Les tribus amazones ont ensuite pu voir un soutien grandissant se créer sur Internet. Le site Avaaz.org propose une seconde pétition, cette fois véritablement internationale grâce à la traduction du site disponible en 14 langues. De nombreux blogs sur Mediapart.fr ou Agoravox.fr – « le média citoyen » - dénoncent la suprématie de l’aspect économique sur l’aspect humain du projet.

Un avenir indécis

Pourtant décriée par la Commission Interaméricaine des Droits de l’Homme (CIDH), l’Organisation International du Travail (OIT), l’ONU et la Cour Suprême du Brésil comme étant anticonstitutionnelle et contraire à la Déclaration des Droits des Peuples autochtones, la construction a repris en août 2012 sur ordre des autorités brésiliennes. Le gouvernement avait alors promis l’investissement de 1,2 milliard de dollars d’ici la fin des travaux pour réduire les possibles impacts négatifs de la construction.

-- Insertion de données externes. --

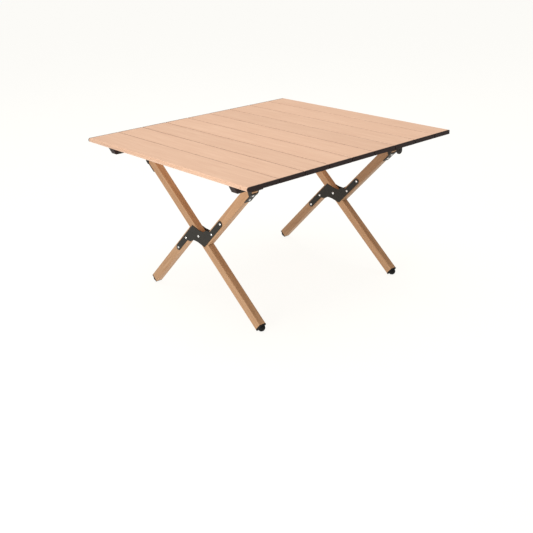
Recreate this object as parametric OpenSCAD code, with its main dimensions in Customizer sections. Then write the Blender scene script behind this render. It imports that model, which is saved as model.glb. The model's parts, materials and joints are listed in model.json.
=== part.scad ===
/* [Tabletop] */
// Length of the slats, across the table
slat_length = 600; // [560:5:640]
// Thickness of the slats
slat_t = 10; // [9:0.5:12]
// Width of the first slat, with the round nose
first_pitch = 87; // [80:1:92]
// Width of each middle slat
slat_pitch = 74; // [70:1:78]
// Width of the last slat
last_pitch = 61; // [56:1:70]
// Gap between two slats
slat_gap = 1.6; // [1.2:0.1:2]
// Wall of the slat extrusion
slat_wall = 1.4; // [1:0.1:2]
// Height of the table's top face
table_h = 390; // [386:1:400]

/* [Rails] */
// Distance from the table's middle to each rail's middle
rail_y = 228; // [226:1:232]
// Width of a rail
rail_w = 20; // [18:1:20]
// Height of a rail
rail_h = 21.8; // [20:0.2:21.8]
// Wall of a rail
rail_wall = 1.5; // [1.2:0.1:2]
// Length of a rail with its end plugs
rail_length = 634; // [620:2:640]

/* [Legs] */
// Distance from the middle to the plane of the first leg set
first_set_x = 225; // [222:1:232]
// Distance from the middle to the plane of the second leg set
second_set_x = 244; // [240:1:248]
// Distance from the middle to each leg's top pin
leg_spread = 198; // [196:0.5:200]
// Distance from the middle to each straight leg's foot
foot_spread = 208; // [198:1:208]
// Height of the leg's top pins
top_pin_z = 349; // [348:0.5:349]
// Width of a leg, seen along the rails
leg_w = 22; // [20:0.5:22]
// Thickness of a leg, along the rails
leg_t = 19; // [17:0.5:19]
// Sideways step from the crossing pin to each half of the split leg
split_step = 24; // [24:0.5:25]
// Radius of a foot's rubber dome
foot_r = 9; // [8.5:0.1:9]

/* [Steel] */
// Thickness of the crossing plates
plate_t = 1.5; // [1.2:0.1:1.5]
// Distance along the split leg to the near rivet
rivet_near = 48; // [46:1:50]
// Distance along the split leg to the far rivet
rivet_far = 96; // [92:1:98]
// Height of the rivet heads
head_h = 1.2; // [1:0.1:1.2]
// Radius of the pins
pin_r = 2.5; // [2.5:0.1:3]
// Height of the first leg set's folding axis
fold_z_first = 366.5; // [366:0.1:366.5]
// Height of the second leg set's folding axis
fold_z_second = 340; // [339:0.1:340]

/* [Hidden] */
set_nodes = [
    "leg_straight", "leg_upper", "leg_lower", "foot_straight", "foot_split",
    "cross_plates", "plate_rivets", "shoe_straight", "shoe_split",
    "shoe_pins_straight", "shoe_pins_split", "swivel_near", "swivel_far"
];
$fn = 48;

// Running clearance of a pin, and the step between neighbours
fit = 0.05;
gap = 0.3;

// Tabletop
slat_count = 9;
top_length = first_pitch + 7 * slat_pitch + last_pitch;
slat_z = table_h - slat_t;
cap_t = 3;
cap_tongue = 12;
cord_r = 1.5;
cord_y = slat_length / 2 - 22;
cord_z = slat_z + slat_t / 2;

// Rails
rail_top = slat_z - 0.2;
rail_inner = rail_y - rail_w / 2;
plug_length = 16;
plug_cut = 10;

// Crossing: where the line from a straight leg's top pin to its foot meets
// the middle. Each reach is measured from there to a top pin or a foot.
cross_rise = (top_pin_z - foot_r) * foot_spread / (leg_spread + foot_spread);
cross_z = foot_r + cross_rise;
lean = atan2(leg_spread, top_pin_z - cross_z);
leg_reach = leg_spread / sin(lean);
foot_reach = foot_spread / sin(lean);
split_turn = asin(split_step / leg_reach);
split_lean = lean - split_turn;
split_reach = leg_reach * cos(split_turn);
split_foot_reach = (cross_rise + split_step * sin(split_lean)) / cos(split_lean);
split_start = 15;

// Leg tops: the wood stops short of the pin, and a steel shoe carries it
wood_top = 7;
shoe_t = 2;
shoe_start = 14;
shoe_end = 48;
ear_end = 22;
ear_r = 6.5;
swivel_ear_x = leg_t / 2 - gap;
web_near = 15.7;
web_far = web_near + shoe_t;
spacer_y = rail_inner - leg_spread - web_far - gap;
swivel_r = 6;
rivet_r = 2;
rivet_depth = 12;
shoe_rivets = [22, 38];

// Crossing plate arms, and the feet
arm_r = 7.5;
foot_pad = 4;
stem_r = 3;
stem_length = 12;

// Slats

// Where slat k starts along the table
function seam(k) = -top_length / 2
    + (k == 1 ? 0 : first_pitch + (k - 2) * slat_pitch)
    - (k > slat_count ? slat_pitch - last_pitch : 0);

function slat_low(k) = seam(k) + (k == 1 ? 0 : slat_gap / 2);
function slat_high(k) = seam(k + 1) - (k == slat_count ? 0 : slat_gap / 2);

// Outline of slat k, seen from its end, smaller by inset
module slat_outline(k, inset) {
    low = slat_low(k) + inset;
    high = slat_high(k) - inset;
    bottom = slat_z + inset;
    top = table_h - inset;
    nose = (top - bottom) / 2;
    chamfer = 1;
    if (k == 1) {
        translate([low + nose, bottom + nose])
            circle(r = nose);
        translate([low + nose, bottom])
            square([high - low - nose, top - bottom]);
    } else {
        polygon([
            [low, bottom], [high, bottom], [high, top - chamfer],
            [high - chamfer, top], [low + chamfer, top], [low, top - chamfer]
        ]);
    }
}

module along_y(length, middle = 0) {
    translate([0, middle + length / 2, 0])
        rotate([90, 0, 0])
            linear_extrude(length)
                children();
}

module slat(k) {
    web = (slat_low(k) + slat_high(k)) / 2;
    color("burlywood")
        difference() {
            along_y(slat_length - 2 * cap_t)
                difference() {
                    slat_outline(k, 0);
                    difference() {
                        slat_outline(k, slat_wall);
                        translate([web - slat_wall / 2, slat_z])
                            square([slat_wall, slat_t]);
                    }
                }
            for (side = [-1, 1])
                translate([slat_low(k) - 1, side * cord_y, cord_z])
                    rotate([0, 90, 0])
                        cylinder(r = cord_r + 0.6, h = slat_high(k) - slat_low(k) + 2);
        }
}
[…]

Le combat du chef Raoni n’est cependant pas quelque caprice d’enfant qu’une flopée de dollars pourrait calmer, mais bien une lutte réelle pour la survie de milliers de personnes et la sauvegarde d’un territoire qui leur est cher. Dans un débat radiophonique diffusé en décembre 2012 sur France Culture, les amazones expliquaient leur rapport au fleuve qu’ils voient comme berceau de vie et leur aversion pour le barrage qui symbolise littéralement et métaphoriquement leur mort. L’évêque de la région de Xingu, Erwin Krautler, Prix Nobel Alternatif de la Paix y dénonçait le non-respect flagrant de la Constitution brésilienne.

Depuis, les tribus amazones ont multiplié les interventions médiatiques et sur le chantier même de Belo Monte, comme en témoigne la photo ci-dessus; mais la situation semble comme engorgée et la cause perdue… A suivre.